■ **REQUEST**:
Pull out every line from the listing that has the word "metres".
####################
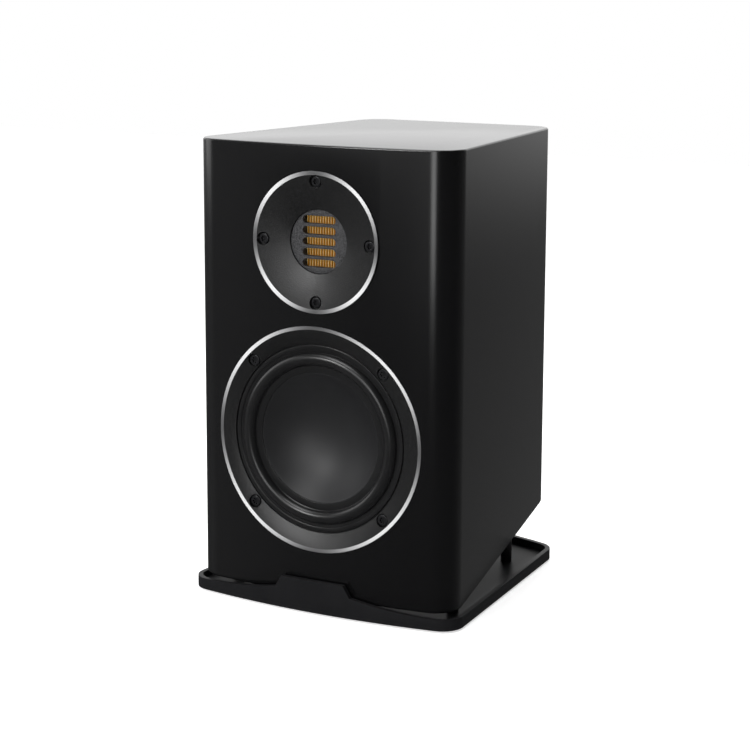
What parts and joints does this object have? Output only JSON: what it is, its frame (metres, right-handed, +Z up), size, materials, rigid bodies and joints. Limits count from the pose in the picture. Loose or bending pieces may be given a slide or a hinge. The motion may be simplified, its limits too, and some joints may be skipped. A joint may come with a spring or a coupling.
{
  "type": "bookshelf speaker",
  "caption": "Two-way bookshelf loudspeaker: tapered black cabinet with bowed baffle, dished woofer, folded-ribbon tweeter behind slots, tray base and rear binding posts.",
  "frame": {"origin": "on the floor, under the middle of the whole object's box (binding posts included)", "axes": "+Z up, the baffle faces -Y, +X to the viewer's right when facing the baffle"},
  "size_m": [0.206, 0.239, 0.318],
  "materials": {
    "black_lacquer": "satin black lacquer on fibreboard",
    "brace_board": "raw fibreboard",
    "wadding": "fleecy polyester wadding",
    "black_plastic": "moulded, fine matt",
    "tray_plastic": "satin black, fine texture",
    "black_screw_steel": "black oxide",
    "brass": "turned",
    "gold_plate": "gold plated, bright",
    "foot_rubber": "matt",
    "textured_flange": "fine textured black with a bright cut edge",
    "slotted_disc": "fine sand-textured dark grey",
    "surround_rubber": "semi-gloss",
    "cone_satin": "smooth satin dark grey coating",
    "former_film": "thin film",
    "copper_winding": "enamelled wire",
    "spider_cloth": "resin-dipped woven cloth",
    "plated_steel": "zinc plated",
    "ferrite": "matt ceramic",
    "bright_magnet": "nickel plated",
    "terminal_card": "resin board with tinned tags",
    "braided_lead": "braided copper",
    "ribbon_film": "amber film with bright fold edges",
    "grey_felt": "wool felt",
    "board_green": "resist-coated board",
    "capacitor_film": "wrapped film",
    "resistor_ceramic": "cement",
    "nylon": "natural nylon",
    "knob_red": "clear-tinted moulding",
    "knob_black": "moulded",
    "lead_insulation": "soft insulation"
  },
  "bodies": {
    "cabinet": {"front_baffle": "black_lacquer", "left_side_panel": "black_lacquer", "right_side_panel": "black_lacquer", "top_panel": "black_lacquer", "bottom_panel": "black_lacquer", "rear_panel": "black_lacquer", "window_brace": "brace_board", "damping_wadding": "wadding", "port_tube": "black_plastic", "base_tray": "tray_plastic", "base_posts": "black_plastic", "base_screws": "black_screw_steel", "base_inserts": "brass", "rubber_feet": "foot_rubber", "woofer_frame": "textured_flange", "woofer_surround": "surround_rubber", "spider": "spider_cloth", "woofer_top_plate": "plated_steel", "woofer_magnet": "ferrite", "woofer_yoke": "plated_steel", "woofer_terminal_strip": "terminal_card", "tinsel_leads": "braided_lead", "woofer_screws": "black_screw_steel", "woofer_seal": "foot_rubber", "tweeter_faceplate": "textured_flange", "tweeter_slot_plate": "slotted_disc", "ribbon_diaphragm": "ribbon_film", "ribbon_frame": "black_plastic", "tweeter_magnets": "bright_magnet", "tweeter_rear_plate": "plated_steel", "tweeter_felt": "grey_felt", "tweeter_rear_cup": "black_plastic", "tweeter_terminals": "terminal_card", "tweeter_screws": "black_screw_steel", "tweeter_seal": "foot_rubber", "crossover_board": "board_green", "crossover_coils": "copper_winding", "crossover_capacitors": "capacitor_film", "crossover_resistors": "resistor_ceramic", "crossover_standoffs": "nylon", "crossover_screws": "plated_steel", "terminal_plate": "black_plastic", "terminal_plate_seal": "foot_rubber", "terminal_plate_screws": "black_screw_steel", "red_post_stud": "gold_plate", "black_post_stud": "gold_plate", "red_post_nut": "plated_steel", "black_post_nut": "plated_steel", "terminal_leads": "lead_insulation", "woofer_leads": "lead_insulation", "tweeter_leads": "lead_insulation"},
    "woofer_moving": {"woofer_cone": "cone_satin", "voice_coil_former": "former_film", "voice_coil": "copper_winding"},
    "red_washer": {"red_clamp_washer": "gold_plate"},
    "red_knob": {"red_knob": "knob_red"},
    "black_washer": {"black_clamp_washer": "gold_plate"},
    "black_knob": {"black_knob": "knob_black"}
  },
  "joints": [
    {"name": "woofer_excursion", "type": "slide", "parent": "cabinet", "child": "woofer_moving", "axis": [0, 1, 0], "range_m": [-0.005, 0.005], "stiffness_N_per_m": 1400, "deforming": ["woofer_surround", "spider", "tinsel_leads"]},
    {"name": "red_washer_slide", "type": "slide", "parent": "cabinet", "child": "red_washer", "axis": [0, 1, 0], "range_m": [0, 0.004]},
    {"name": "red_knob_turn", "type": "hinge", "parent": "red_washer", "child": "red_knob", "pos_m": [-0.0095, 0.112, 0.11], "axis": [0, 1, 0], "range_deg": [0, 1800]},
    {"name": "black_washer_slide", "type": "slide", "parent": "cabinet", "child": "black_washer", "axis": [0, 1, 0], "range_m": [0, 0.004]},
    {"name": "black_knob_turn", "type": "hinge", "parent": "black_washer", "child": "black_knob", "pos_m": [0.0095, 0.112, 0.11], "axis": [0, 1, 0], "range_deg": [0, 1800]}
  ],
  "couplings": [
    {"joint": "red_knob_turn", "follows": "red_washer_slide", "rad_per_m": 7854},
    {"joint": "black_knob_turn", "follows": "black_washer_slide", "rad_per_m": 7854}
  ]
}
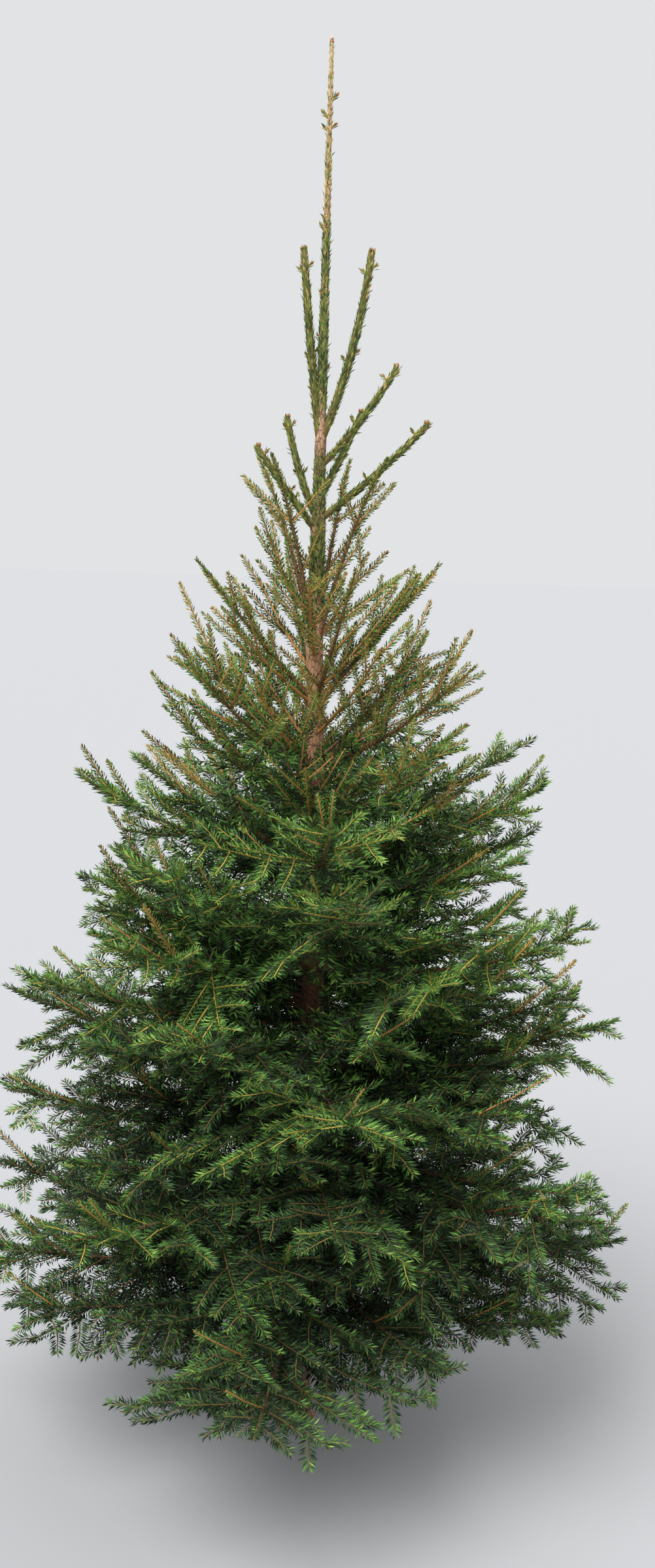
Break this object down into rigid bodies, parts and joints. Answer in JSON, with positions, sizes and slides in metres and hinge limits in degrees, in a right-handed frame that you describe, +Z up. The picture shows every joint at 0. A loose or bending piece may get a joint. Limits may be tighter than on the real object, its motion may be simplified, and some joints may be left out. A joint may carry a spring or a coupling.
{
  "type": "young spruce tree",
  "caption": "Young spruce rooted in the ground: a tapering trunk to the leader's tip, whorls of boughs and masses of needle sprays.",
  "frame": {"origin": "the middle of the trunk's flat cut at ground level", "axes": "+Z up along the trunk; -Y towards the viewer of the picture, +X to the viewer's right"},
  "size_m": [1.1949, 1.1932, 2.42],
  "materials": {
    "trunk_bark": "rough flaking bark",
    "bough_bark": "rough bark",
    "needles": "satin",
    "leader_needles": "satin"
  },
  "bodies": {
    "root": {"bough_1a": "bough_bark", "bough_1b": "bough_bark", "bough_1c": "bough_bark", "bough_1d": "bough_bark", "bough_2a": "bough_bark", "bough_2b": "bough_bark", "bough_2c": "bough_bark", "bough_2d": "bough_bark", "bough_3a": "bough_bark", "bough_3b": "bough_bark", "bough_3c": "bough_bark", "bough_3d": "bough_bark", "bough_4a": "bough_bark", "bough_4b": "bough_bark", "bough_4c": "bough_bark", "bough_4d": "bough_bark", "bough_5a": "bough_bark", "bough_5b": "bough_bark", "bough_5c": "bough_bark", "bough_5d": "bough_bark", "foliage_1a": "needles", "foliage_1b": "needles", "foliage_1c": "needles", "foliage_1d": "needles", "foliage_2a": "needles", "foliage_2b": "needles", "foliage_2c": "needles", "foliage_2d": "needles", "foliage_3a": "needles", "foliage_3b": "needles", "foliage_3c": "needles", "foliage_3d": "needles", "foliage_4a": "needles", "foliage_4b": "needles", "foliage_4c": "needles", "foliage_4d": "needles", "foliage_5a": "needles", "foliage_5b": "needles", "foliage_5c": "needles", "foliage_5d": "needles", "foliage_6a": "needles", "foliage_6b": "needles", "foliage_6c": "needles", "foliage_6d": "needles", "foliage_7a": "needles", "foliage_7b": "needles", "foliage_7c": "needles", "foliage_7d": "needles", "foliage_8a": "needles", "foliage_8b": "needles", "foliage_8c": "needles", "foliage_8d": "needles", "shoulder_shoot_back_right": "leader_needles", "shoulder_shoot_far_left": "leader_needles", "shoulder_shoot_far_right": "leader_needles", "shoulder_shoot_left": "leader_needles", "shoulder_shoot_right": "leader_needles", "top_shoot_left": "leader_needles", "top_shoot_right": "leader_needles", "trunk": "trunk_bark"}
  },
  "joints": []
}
####################
■ **EXPECTED OUTPUT**:
What parts and joints does this object have? Output only JSON: what it is, its frame (metres, right-handed, +Z up), size, materials, rigid bodies and joints. Limits count from the pose in the picture. Loose or bending pieces may be given a slide or a hinge. The motion may be simplified, its limits too, and some joints may be skipped. A joint may come with a spring or a coupling.
Break this object down into rigid bodies, parts and joints. Answer in JSON, with positions, sizes and slides in metres and hinge limits in degrees, in a right-handed frame that you describe, +Z up. The picture shows every joint at 0. A loose or bending piece may get a joint. Limits may be tighter than on the real object, its motion may be simplified, and some joints may be left out. A joint may carry a spring or a coupling.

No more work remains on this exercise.